Antagonist: Nee! Eigentlich nicht. Das ist uns auch bei dem Flyer zum KuRT-Festival aufgefallen, dass es vom Regen in die Traufe gegangen ist, als Degenhardt und Kamikazes nur mit Degenhardts Gesicht angekündigt worden sind. So, wie es uns seit Jahren geht, wenn wir mit Viktor auf Tour sind. Yo, Fehler, ne? (Gelächter) Aber bald, wahrscheinlich Anfang 2017, kommt ja auch unser Album. Dann werden wir auf jeden Fall übel auf die Kacke hauen. Kamikazes, Kamikazes, Kamikazes!

Mythos: Die Idee für unser gemeinsames "Krahter"-Projekt ist mittlerweile auch schon fast zwei Jahre alt. Das war jetzt also nicht so eine "Wir machen jetzt noch schnell ein Kollabo-Projekt"-Aktion. Unabhängig davon schließen sich für mich Eigenständigkeit und Kollabo-Projekt nicht unbedingt aus. Die "Krahter"-EP war auch eine Möglichkeit, uns mal in anderer Richtung auszuprobieren. Gerade, was die Beats angeht, ist da meiner Meinung nach etwas sehr Eigenständiges draus geworden.

Irgendwo hab' ich gelesen, ohne Prezident hätte es die ersten beiden Kamikazes-Alben nicht gegeben.

Antagonist: Das ist wahr, ja, auf jeden Fall.
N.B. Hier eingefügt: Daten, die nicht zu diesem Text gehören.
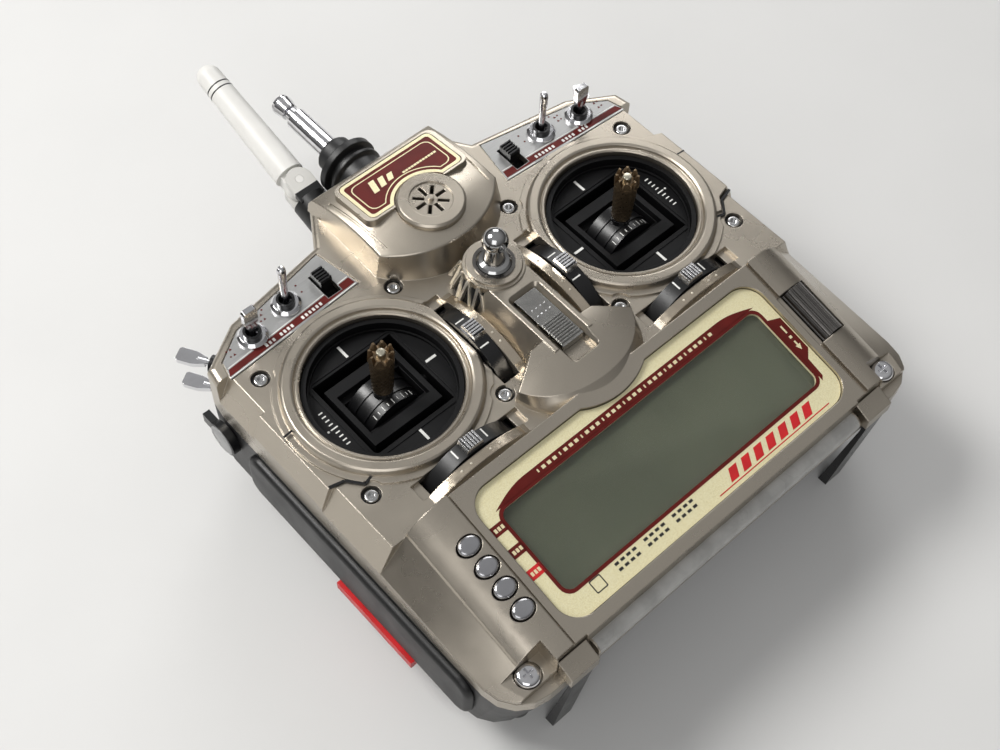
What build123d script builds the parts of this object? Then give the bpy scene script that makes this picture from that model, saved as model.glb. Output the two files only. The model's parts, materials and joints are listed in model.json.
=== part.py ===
"""Hand-held radio control transmitter, lying on its back.

Frame: the origin is midway between the two sticks, on the surface that the back rests on.
+X is to the right, +Y towards the antenna and +Z out of the control face. Millimetres.
"""
from build123d import *
from math import cos, radians, sin, tan
import os

os.makedirs("parts", exist_ok=True)

# ---- driving dimensions -------------------------------------------------------------------
DECK = 62.0  # control deck above the resting surface
PARTING = 42.0  # joint between the front and rear case halves
FLOOR = 8.0  # outer face of the rear case's floor
WALL = 2.6
HALF_WIDTH = 90.0
BOTTOM_Y = -103.0
CORNER_R = 14.0
HEAD_Y = 69.5  # back of the head block
HEAD_HALF = 25.5
HEAD_TOP = DECK + 12.0
SIDES = (("left", -1), ("right", 1))

# gimbals
GIMBAL_X = 51.8
GIMBAL_OPENING_R = 25.5
GIMBAL_RING_R = 32.0
GIMBAL_SCREW = 26.7  # half the side of the square of screws
CUP_FLOOR = DECK - 4.0
PIVOT_Z = DECK - 14.0
DRUM_R = 11.0
DRUM_HALF = 6.0
STICK_TOP = DECK + 21.0
PIN_CLEARANCE = 0.05

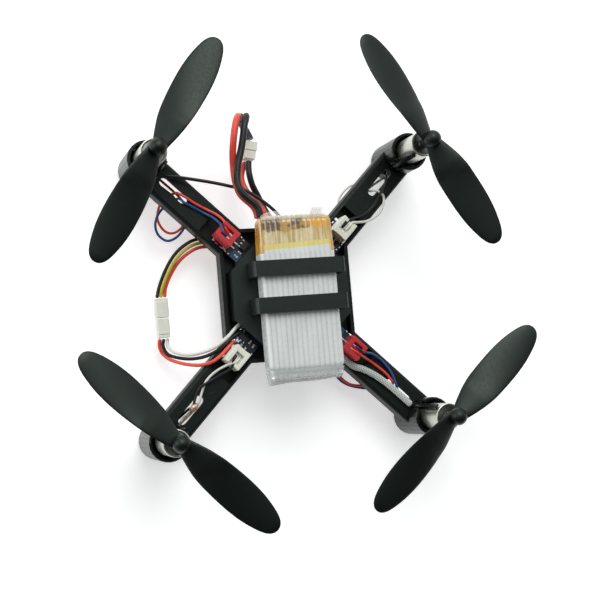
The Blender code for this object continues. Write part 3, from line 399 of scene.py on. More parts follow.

Wir hätten selbst das "Kleiner Vogel"-Album, das ja auch als physischer Release kam, einfach hochgeladen. Es war Viktor, der gesagt hat: "Moment mal. Macht das doch mal richtig." Ich weiß jetzt auch nicht, inwieweit wir ohne Viktor bei unserem Zeug am Ball geblieben wären. Weil Viktor dafür gesorgt hat, dass immer was los war. Wir sind ja eigentlich erst seit letztem Jahr so richtig straight geworden, in dem Sinne, dass wir musikalisch unseren eigenen Film verfolgt haben. Das war ja vorher überhaupt nicht gegeben, weil wir viel zu wenig Musik gemacht haben. Und das wär' wahrscheinlich ohne Viktor und seine Live-Performances überhaupt nicht entstanden. Aber es ist entstanden, jetzt sind wir eigenständig und groß und auch alleine unterwegs.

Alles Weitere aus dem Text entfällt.